Repeat the material exactly, leaving nothing out.

BEGIN Extracted material

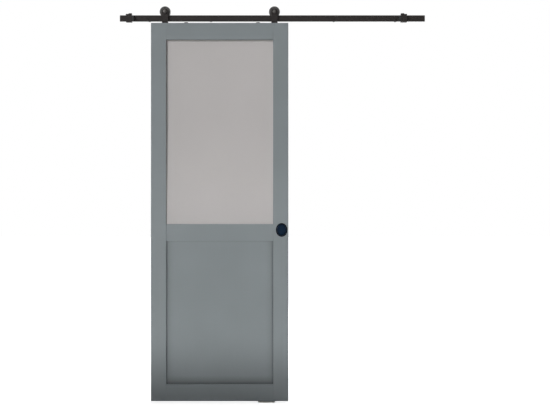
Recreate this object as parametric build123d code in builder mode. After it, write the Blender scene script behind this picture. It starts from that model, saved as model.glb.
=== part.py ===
from build123d import *
import os
from math import cos, radians

os.makedirs("parts", exist_ok=True)

# Sliding door with a glazed upper field and a flat lower panel, hung in front of
# the wall from a flat rail. Lengths are millimetres. The origin is on the wall,
# at the middle fixing of the rail. +X is to the right for someone facing the
# door, +Y goes into the wall and +Z is up. The leaf stands 280 mm to the left.

# Flat rail and its fixings
TRACK_L = 1625.0
TRACK_H = 33.0
TRACK_T = 6.0
TRACK_CORNER_R = 2.5
TRACK_EDGE = 0.5
FIXING_BELOW_TOP = 21.0
FIXING_COUNT = 5
FIXING_FROM_END = 152.5
SPACER_L = 27.0
SPACER_R = 9.0

# Leaf, shut
LEAF_FROM_TRACK_END = 167.5
LEAF_W = 730.0
LEAF_H = 2010.0
LEAF_T = 40.0
STILE_W = 81.0
RAIL_H = 90.0
GLASS_OPENING_H = 979.0
TIMBER_EDGE_R = 1.2
LEAF_BELOW_TRACK = 10.0
LEAF_ABOVE_FLOOR = 8.0

# Joints of the timber
TENON_L = 40.0
TENON_T = 12.0
TENON_INSET = 20.0
TENON_CLEAR = 0.2
TENON_END_CLEAR = 0.8

# Lower panel, loose in grooves
PANEL_T = 16.0
PANEL_TONGUE = 9.0
PANEL_GROOVE = 10.0
PANEL_CLEAR = 0.1

# Glazing, put in from the back and held by four mitred beads
GLASS_T = 6.0
GLASS_LIP = 8.0
REBATE_W = 12.0
GLASS_EDGE_GAP = 3.0
SETTING_BLOCK_L = 60.0
BEAD_SET_BACK = 2.0
BEAD_CLEAR = 0.2
BEAD_R = 4.0

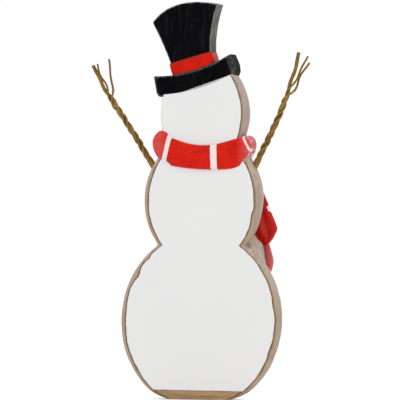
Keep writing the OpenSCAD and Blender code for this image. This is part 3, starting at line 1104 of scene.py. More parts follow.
@dataclass
class Hat:
    """A tilted top hat: a curved brim, a flared crown and a red band."""

    x: float = 3.6
    z: float = 387.7
    tilt: float = math.radians(15.5)
    seat_r: float = 205.0
    brim_l: float = 108.0
    brim_t: float = 26.5
    brim_lean: float = 2.5
    right_chamfer: float = 12.0
    left_chamfer: float = 5.0
    end_round: float = 9.0
    foot_w: float = 50.5
    left: float = 35.5
    left_drop: float = 14.5
    right: float = 53.0
    right_drop: float = 15.5
    crown_h: float = 88.0
    crown_sink: float = 3.0
    flare_w: float = 2.0
    flare_h: float = 35.2
    lid_x: float = 2.0
    lid_drop: float = 4.0
    band_h: float = 17.5
    band_proud: float = 2.8
    band_section: tuple[tuple[float, float], ...] = (
        (-5.0, 0.0), (-0.9, 0.0), (-0.3, 0.05), (0.0, 0.15), (0.2, 0.35), (0.25, 0.5), (0.2, 0.65),
        (0.0, 0.83), (-0.3, 0.94), (-0.9, 1.0), (-5.0, 1.0))
    pinch_right: float = 0.42
    pinch_left: float = 0.12
    brim_depth: float = field(default_factory=lambda: depth_of("hat_brim"))
    crown_depth: float = field(default_factory=lambda: depth_of("hat_crown"))

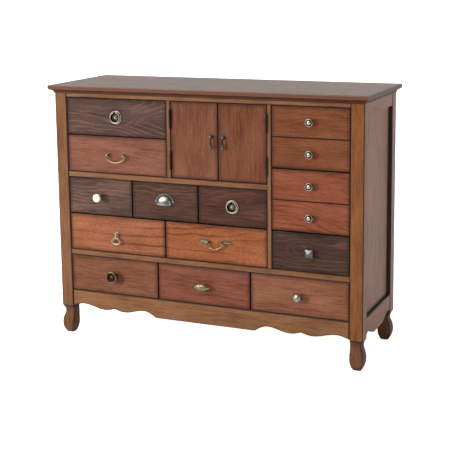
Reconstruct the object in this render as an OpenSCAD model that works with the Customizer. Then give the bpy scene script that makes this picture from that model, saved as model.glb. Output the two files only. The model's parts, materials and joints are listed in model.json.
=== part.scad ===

END Extracted material

▶ _Complete output_:
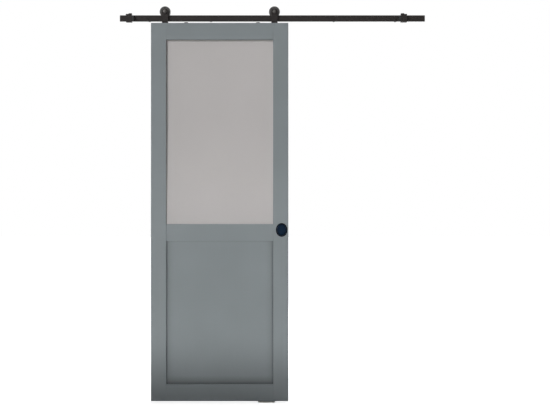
Recreate this object as parametric build123d code in builder mode. After it, write the Blender scene script behind this picture. It starts from that model, saved as model.glb.
=== part.py ===
from build123d import *
import os
from math import cos, radians

os.makedirs("parts", exist_ok=True)

# Sliding door with a glazed upper field and a flat lower panel, hung in front of
# the wall from a flat rail. Lengths are millimetres. The origin is on the wall,
# at the middle fixing of the rail. +X is to the right for someone facing the
# door, +Y goes into the wall and +Z is up. The leaf stands 280 mm to the left.

# Flat rail and its fixings
TRACK_L = 1625.0
TRACK_H = 33.0
TRACK_T = 6.0
TRACK_CORNER_R = 2.5
TRACK_EDGE = 0.5
FIXING_BELOW_TOP = 21.0
FIXING_COUNT = 5
FIXING_FROM_END = 152.5
SPACER_L = 27.0
SPACER_R = 9.0

# Leaf, shut
LEAF_FROM_TRACK_END = 167.5
LEAF_W = 730.0
LEAF_H = 2010.0
LEAF_T = 40.0
STILE_W = 81.0
RAIL_H = 90.0
GLASS_OPENING_H = 979.0
TIMBER_EDGE_R = 1.2
LEAF_BELOW_TRACK = 10.0
LEAF_ABOVE_FLOOR = 8.0

# Joints of the timber
TENON_L = 40.0
TENON_T = 12.0
TENON_INSET = 20.0
TENON_CLEAR = 0.2
TENON_END_CLEAR = 0.8

# Lower panel, loose in grooves
PANEL_T = 16.0
PANEL_TONGUE = 9.0
PANEL_GROOVE = 10.0
PANEL_CLEAR = 0.1

# Glazing, put in from the back and held by four mitred beads
GLASS_T = 6.0
GLASS_LIP = 8.0
REBATE_W = 12.0
GLASS_EDGE_GAP = 3.0
SETTING_BLOCK_L = 60.0
BEAD_SET_BACK = 2.0
BEAD_CLEAR = 0.2
BEAD_R = 4.0

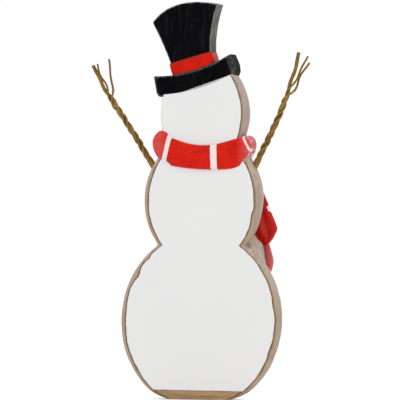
Keep writing the OpenSCAD and Blender code for this image. This is part 3, starting at line 1104 of scene.py. More parts follow.
@dataclass
class Hat:
    """A tilted top hat: a curved brim, a flared crown and a red band."""

    x: float = 3.6
    z: float = 387.7
    tilt: float = math.radians(15.5)
    seat_r: float = 205.0
    brim_l: float = 108.0
    brim_t: float = 26.5
    brim_lean: float = 2.5
    right_chamfer: float = 12.0
    left_chamfer: float = 5.0
    end_round: float = 9.0
    foot_w: float = 50.5
    left: float = 35.5
    left_drop: float = 14.5
    right: float = 53.0
    right_drop: float = 15.5
    crown_h: float = 88.0
    crown_sink: float = 3.0
    flare_w: float = 2.0
    flare_h: float = 35.2
    lid_x: float = 2.0
    lid_drop: float = 4.0
    band_h: float = 17.5
    band_proud: float = 2.8
    band_section: tuple[tuple[float, float], ...] = (
        (-5.0, 0.0), (-0.9, 0.0), (-0.3, 0.05), (0.0, 0.15), (0.2, 0.35), (0.25, 0.5), (0.2, 0.65),
        (0.0, 0.83), (-0.3, 0.94), (-0.9, 1.0), (-5.0, 1.0))
    pinch_right: float = 0.42
    pinch_left: float = 0.12
    brim_depth: float = field(default_factory=lambda: depth_of("hat_brim"))
    crown_depth: float = field(default_factory=lambda: depth_of("hat_crown"))

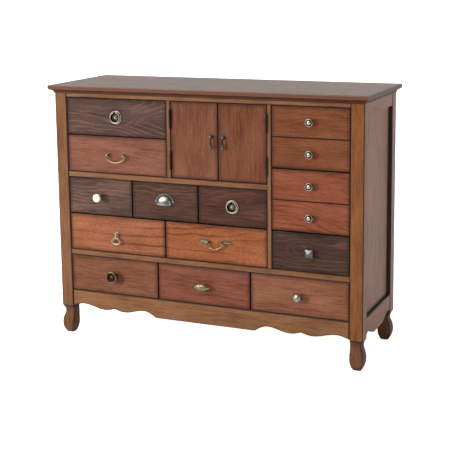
Reconstruct the object in this render as an OpenSCAD model that works with the Customizer. Then give the bpy scene script that makes this picture from that model, saved as model.glb. Output the two files only. The model's parts, materials and joints are listed in model.json.
=== part.scad ===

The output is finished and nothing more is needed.